Bagaimana Biennale Jogja menjadi ruang simbiosis antara Prancis dan Indonesia?
Matahari telah tergantikan bulan. Langit jingga berganti gelap malam seakan layar hitam diturunkan. Kampung Mataraman mulai ramai orang berseliweran. Senyum, tawa, dan kehangatan obrolan terasa dari orang-orang yang berjalan maupun berkumpul di lesehan rumah makan. Orang-orang berpakaian kaos hitam mondar-mandir ada yang sibuk memotret, menyambut hadirin di meja registrasi, menyiapkan sajian pangan, hingga menata sound system di panggung.
Di halaman belakang rumah makan, sebuah panggung telah terpasang dengan dua truk di belakangnya. Kemudian, di antara truk tirai bambu bertuliskan BJ17 Titen bersama lambang burungnya ditampilkan. Kampung Mataraman berhasil disulap menjadi rumah penyambutan hadirin pengunjung Opening Biennale Jogja 17 untuk wilayah Panggungharjo.
Baik warga lokal maupun mancanegara, tua maupun muda, sendiri atau berkelompok, hadir menunggu Opening Biennale Jogja 17. Di antara mereka, hadir pula Duta Besar Prancis untuk Indonesia yang baru mulai menjabat di awal tahun ini, yakni Fabien Penone. Ia datang bersama Jules Irrman (Direktur IFI) dan François Dabin (Direktur IFI Yogyakarta). Kedatangan Fabien Penone bukan kunjungan wisata semata, tetapi ada tujuan diplomasi untuk memperkuat kerja sama antara Prancis dengan Indonesia, khususnya di bidang seni, budaya, dan pendidikan.
Biennale Jogja 17 sebagai Ruang Simbiosis bagi Kurator dan Seniman Prancis-Indonesia
Kerja sama dalam kesenian pun telah terwujud dalam Biennale Jogja 17 di mana kurator dan seniman dari Prancis ikut berpartisipasi dalam membangun peristiwa seni di Biennale Jogja kali ini. Mereka adalah Nataša Petrešin-Bachelez dan Ibro Hasanović. Nataša menjadi konsultan kurator dan Ibro menjadi seniman film yang menyumbangkan salah satu karyanya di Monumen Bibis.
Fabien dan Nataša mengaku senang dengan adanya peristiwa seni yang dihelat Biennale Jogja 17 karena melihat banyak hal menarik untuk digali. Mereka sama-sama melihat potensi yang amat besar dari kesenian di Yogyakarta sehingga mereka ingin melanjutkan kolaborasi-kolaborasi lainnya. Bahkan, Nataša mengakui ia terinspirasi dari pengetahuan yang dimiliki masyarakat lokal dalam merangkai peristiwa seni.

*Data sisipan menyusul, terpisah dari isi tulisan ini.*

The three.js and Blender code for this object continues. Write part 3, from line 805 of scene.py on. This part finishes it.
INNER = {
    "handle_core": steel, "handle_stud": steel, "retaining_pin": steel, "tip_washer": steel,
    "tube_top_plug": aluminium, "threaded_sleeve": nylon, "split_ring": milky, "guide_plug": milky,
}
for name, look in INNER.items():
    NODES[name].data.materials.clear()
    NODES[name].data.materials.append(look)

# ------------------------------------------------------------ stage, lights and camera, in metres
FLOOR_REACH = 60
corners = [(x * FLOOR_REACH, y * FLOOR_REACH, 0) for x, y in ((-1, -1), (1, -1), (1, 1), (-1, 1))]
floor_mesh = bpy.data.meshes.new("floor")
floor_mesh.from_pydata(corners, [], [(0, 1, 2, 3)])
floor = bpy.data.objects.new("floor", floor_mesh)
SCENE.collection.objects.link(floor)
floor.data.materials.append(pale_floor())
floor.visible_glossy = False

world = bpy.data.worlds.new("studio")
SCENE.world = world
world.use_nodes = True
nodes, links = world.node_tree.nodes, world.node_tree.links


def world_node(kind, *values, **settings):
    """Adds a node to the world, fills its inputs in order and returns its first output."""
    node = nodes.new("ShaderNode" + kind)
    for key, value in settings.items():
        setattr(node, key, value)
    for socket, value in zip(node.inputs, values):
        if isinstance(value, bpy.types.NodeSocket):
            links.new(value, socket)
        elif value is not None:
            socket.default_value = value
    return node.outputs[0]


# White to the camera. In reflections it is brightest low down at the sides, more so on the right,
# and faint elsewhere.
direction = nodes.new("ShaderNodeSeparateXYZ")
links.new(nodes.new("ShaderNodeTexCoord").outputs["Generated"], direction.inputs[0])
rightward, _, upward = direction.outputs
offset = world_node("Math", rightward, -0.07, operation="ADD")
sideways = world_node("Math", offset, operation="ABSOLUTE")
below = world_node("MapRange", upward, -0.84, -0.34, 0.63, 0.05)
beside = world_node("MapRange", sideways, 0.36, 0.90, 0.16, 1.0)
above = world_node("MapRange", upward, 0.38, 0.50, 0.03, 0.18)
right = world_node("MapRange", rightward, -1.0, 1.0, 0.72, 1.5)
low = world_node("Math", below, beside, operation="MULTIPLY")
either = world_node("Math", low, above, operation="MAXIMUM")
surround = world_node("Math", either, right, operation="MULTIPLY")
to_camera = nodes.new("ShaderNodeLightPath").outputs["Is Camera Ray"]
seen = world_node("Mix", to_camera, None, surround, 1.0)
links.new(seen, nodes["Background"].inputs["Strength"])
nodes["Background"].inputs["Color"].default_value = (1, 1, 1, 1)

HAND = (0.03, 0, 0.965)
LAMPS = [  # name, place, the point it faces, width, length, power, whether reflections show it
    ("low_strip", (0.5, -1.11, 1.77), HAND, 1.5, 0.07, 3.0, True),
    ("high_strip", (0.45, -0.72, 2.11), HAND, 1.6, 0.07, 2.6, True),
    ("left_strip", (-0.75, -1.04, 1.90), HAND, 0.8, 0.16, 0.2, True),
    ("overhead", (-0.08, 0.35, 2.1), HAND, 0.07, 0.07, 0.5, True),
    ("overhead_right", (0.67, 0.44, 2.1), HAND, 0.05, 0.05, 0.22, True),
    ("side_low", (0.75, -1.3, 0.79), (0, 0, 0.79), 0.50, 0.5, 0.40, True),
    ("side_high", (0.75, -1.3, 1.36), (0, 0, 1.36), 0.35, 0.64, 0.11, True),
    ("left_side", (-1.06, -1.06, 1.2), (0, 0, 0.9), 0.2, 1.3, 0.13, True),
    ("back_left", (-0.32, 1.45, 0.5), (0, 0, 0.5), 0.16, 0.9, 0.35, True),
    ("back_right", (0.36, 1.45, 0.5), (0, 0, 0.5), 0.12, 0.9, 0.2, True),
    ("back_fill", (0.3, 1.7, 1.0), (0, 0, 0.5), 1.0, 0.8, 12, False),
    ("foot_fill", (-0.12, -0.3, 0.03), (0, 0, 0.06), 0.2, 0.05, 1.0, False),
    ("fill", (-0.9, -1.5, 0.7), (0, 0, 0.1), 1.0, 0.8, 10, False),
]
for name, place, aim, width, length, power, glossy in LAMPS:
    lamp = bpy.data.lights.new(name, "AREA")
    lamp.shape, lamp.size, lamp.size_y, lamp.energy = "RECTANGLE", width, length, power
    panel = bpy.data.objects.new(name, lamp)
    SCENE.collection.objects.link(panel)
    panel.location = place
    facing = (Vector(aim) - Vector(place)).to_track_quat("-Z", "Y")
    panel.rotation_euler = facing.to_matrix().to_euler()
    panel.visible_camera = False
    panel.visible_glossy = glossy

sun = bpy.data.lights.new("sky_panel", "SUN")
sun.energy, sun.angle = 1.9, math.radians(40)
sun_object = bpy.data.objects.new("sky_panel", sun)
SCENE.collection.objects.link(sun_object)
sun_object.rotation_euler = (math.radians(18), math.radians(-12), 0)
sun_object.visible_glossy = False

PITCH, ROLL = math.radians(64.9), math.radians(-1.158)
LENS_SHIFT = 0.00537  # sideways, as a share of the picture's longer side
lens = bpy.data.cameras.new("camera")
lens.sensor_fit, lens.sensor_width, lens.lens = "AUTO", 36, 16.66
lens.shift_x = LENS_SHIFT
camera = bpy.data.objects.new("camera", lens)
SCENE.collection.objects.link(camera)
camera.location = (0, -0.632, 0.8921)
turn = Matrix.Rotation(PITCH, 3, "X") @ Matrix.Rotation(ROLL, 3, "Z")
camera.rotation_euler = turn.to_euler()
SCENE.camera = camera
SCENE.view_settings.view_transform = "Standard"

Wujud kolaborasi yang sudah dan akan dilakukan lagi yaitu residensi kurator dan seniman Indonesia ke Prancis. Nataša berada di sebuah lembaga bernama Cité international des arts yang menghelat program residensi bagi kurator dan seniman di d Paris. Alia Swastika, kurator dan Direktur Yayasan Biennale Yogyakarta telah mengikuti program tersebut selama dua bulan pada 2022. Melalui program tersebut Alia bertemu juga dengan Ibro sehingga kolaborasi yang terjadi di Biennale saat ini bisa terjadi. Nataša mengakui ia menginginkan kolaborasi sejenis itu akan diperdalam.

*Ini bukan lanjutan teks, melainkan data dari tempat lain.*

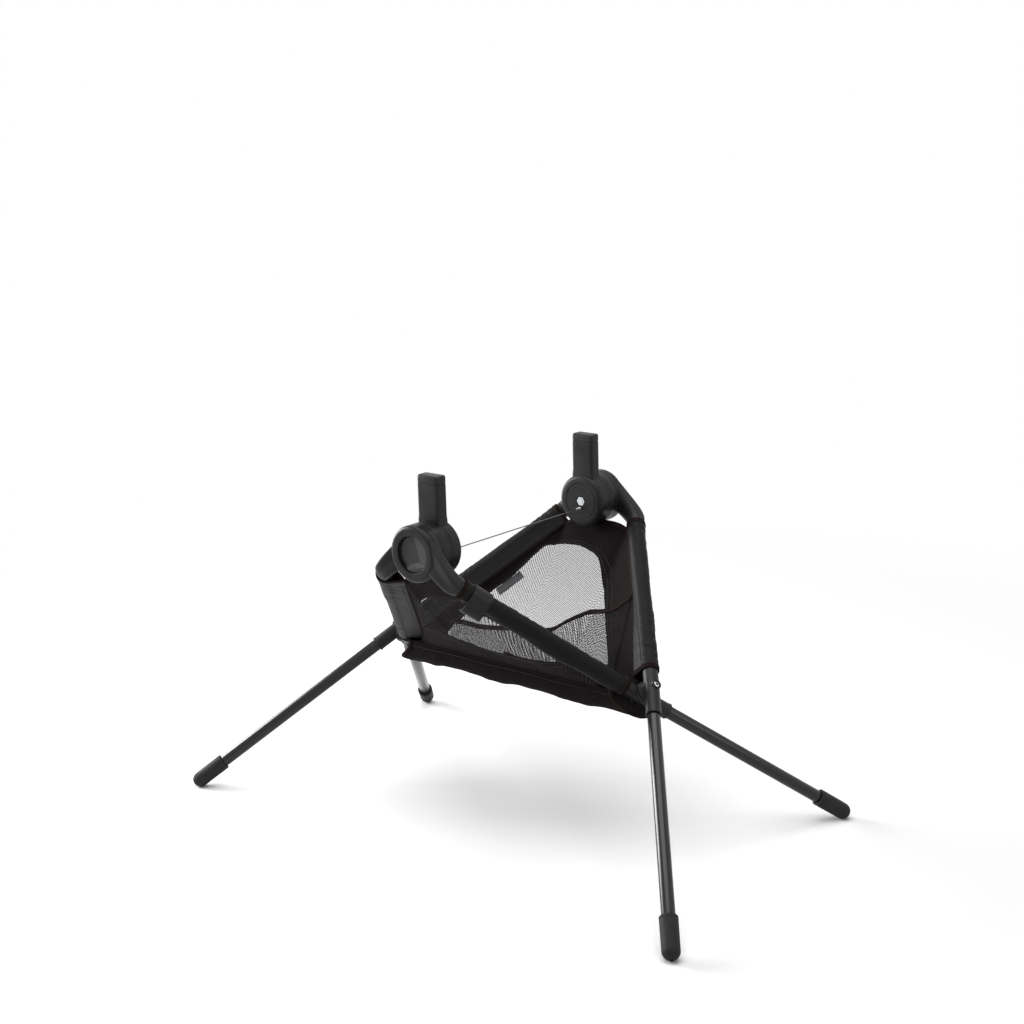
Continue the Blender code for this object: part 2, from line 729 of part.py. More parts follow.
def release_button(side_name, matrix):
    """Push button with a dished face: a finger ledge across its foot and a bent right-hand facet."""
    name = f"{side_name}_release_button"
    radius = RECESS_DIAMETER / 2 - GAP
    top, bottom = BUTTON_SINK, BUTTON_SINK + BUTTON_THICKNESS
    edge = BUTTON_THICKNESS / 5
    profile = [(0, top), (radius - edge, top), (radius, top + edge), (radius, bottom), (0, bottom)]
    item = add_object(name, turned(profile, ROUND, name), "button", matrix)
    side = SIDES[side_name]
    wide = RECESS_DIAMETER
    for label, offset, turn in (("ledge", -0.34, 24), ("facet", 0.26, 14)):
        block = bmesh.new()
        bmesh.ops.create_cube(block, size=wide)
        tool = cutter(f"{name}_{label}", mesh_from(block, name + label))
        lift = Matrix.Translation((0, -side * (wide / 2), 0))
        if label == "ledge":
            hinge = hub_point(side, top) + Vector((0, 0, offset * RECESS_DIAMETER))
            tilt = Matrix.Rotation(math.radians(turn) * -side, 4, "X")
            shift = Matrix.Translation((0, 0, -wide / 2))
        else:
            hinge = hub_point(side, top) + Vector((offset * RECESS_DIAMETER, 0, 0))
            tilt = Matrix.Rotation(math.radians(turn) * -side, 4, "Z")
            shift = Matrix.Translation((wide / 2, 0, 0))
        tool.matrix_world = Matrix.Translation(hinge) @ tilt @ shift @ lift.inverted()
        boolean(item, tool, "DIFFERENCE")
    return item


def button_spring(side_name, matrix):
    """Coil spring that pushes the button out."""
    name = f"{side_name}_button_spring"
    wire = SPRING_WIRE / 2
    low = BUTTON_SINK + BUTTON_THICKNESS + GAP + wire
    high = RECESS_DEPTH + SPRING_POCKET_DEPTH - GAP - wire
    mean = (SPRING_DIAMETER - SPRING_WIRE) / 2
    steps = round(SPRING_TURNS * 10)
    centres = []
    for step in range(steps + 1):
        angle = math.tau * SPRING_TURNS * step / steps
        height = low + (high - low) * step / steps
        centres.append(Vector((mean * math.cos(angle), mean * math.sin(angle), height)))
    rings = []
    for index, centre in enumerate(centres):
        before, after = centres[max(index - 1, 0)], centres[min(index + 1, steps)]
        rings.append(ring(centre, after - before, wire, 5, (0, 0, 1)))
    add_object(name, lofted(rings, name), "steel", matrix)


def sleeve_profile(radius, with_tail):
    """Cross-section in the plane square to the pole; local X points into the panel.

    The cloth lies round the tube and closes into a flat tail, which is sewn to the panel.
    """
    half = [(radius * math.cos(a), radius * math.sin(a)) for a in spread(0, math.pi, FINE // 2)]
    if with_tail:
        thick = TAIL_THICKNESS / 2
        half[0] = (TAIL_LENGTH, 0.0)
        half[1] = (TAIL_LENGTH - thick / 2, thick)
        half[2] = (radius + 2 * thick, 1.6 * thick)
    return half + [(x, -y) for x, y in half[-2:0:-1]]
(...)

Potensi Besar Para Seniman Indonesia
Selain itu, Fabien mengatakan bahwa kolaborasi dengan galeri mungkin dilakukan. Kunjungannya ke Biennale Jogja 17 dan galeri di ISI Yogyakarta membuat Fabien melihat adanya potensi kolaborasi yang berlanjut. Ketika ditanya seberapa besar potensi kesenian yang dimiliki seniman Indonesia, Fabien mengaku ada potensi yang sangat besar. Adanya potensi tersebut membuat dirinya percaya diri untuk melakukan kolaborasi dengan para seniman di Indonesia.
Fabien menambahkan bahwa ia ingin mewujudkan juga kolaborasi di bidang pendidikan seni. Itulah sebabnya ia berkunjung pula ke ISI Yogyakarta. Fabien mengatakan bahwa wujud kolaborasi yang dilakukan adalah pertukaran mahasiswa dan dosen antara institusi seni di Prancis dan Indonesia.
Kunjungan Fabien Penone menjadi sebuah langkah pemetaan bagi aktivasi program-program kolaborasi Prancis dengan Indonesia. Biennale Jogja 17 dinilai menjadi wujud nyata ruang simbiosis Prancis-Indonesia terbentuk. Selain itu, Biennale Jogja 17 juga menjadi fondasi yang kokoh bagi keberlangsungan kolaborasi antara Prancis dan Indonesia.